• [Problem to solve]: Reproduce each of the lines word for word.

• [Information supplied]:
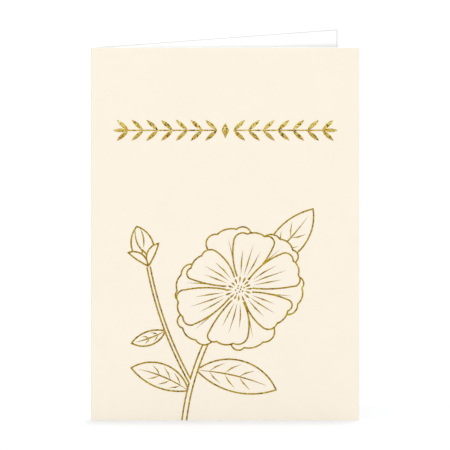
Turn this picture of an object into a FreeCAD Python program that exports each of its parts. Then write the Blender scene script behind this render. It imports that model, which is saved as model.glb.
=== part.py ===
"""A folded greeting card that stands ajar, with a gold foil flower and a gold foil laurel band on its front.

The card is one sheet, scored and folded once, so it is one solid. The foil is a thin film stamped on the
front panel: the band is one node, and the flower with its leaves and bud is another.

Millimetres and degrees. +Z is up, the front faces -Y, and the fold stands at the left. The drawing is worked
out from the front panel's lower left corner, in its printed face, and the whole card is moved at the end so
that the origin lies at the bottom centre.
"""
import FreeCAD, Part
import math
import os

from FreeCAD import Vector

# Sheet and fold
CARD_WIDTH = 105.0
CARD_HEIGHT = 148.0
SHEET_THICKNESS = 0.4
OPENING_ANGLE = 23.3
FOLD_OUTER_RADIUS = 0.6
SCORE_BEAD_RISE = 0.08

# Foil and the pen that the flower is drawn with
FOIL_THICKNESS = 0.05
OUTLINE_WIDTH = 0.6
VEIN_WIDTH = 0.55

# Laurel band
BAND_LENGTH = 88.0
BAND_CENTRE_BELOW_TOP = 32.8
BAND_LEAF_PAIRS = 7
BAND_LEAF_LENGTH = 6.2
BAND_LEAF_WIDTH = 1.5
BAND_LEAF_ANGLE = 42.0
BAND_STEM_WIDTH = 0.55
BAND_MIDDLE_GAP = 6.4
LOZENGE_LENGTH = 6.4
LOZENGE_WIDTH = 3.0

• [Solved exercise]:
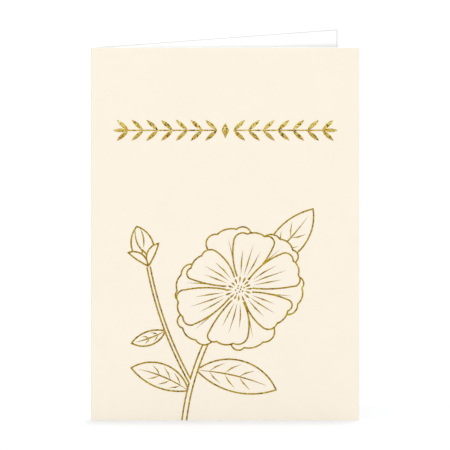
Turn this picture of an object into a FreeCAD Python program that exports each of its parts. Then write the Blender scene script behind this render. It imports that model, which is saved as model.glb.
=== part.py ===
"""A folded greeting card that stands ajar, with a gold foil flower and a gold foil laurel band on its front.

The card is one sheet, scored and folded once, so it is one solid. The foil is a thin film stamped on the
front panel: the band is one node, and the flower with its leaves and bud is another.

Millimetres and degrees. +Z is up, the front faces -Y, and the fold stands at the left. The drawing is worked
out from the front panel's lower left corner, in its printed face, and the whole card is moved at the end so
that the origin lies at the bottom centre.
"""
import FreeCAD, Part
import math
import os

from FreeCAD import Vector

# Sheet and fold
CARD_WIDTH = 105.0
CARD_HEIGHT = 148.0
SHEET_THICKNESS = 0.4
OPENING_ANGLE = 23.3
FOLD_OUTER_RADIUS = 0.6
SCORE_BEAD_RISE = 0.08

# Foil and the pen that the flower is drawn with
FOIL_THICKNESS = 0.05
OUTLINE_WIDTH = 0.6
VEIN_WIDTH = 0.55

# Laurel band
BAND_LENGTH = 88.0
BAND_CENTRE_BELOW_TOP = 32.8
BAND_LEAF_PAIRS = 7
BAND_LEAF_LENGTH = 6.2
BAND_LEAF_WIDTH = 1.5
BAND_LEAF_ANGLE = 42.0
BAND_STEM_WIDTH = 0.55
BAND_MIDDLE_GAP = 6.4
LOZENGE_LENGTH = 6.4
LOZENGE_WIDTH = 3.0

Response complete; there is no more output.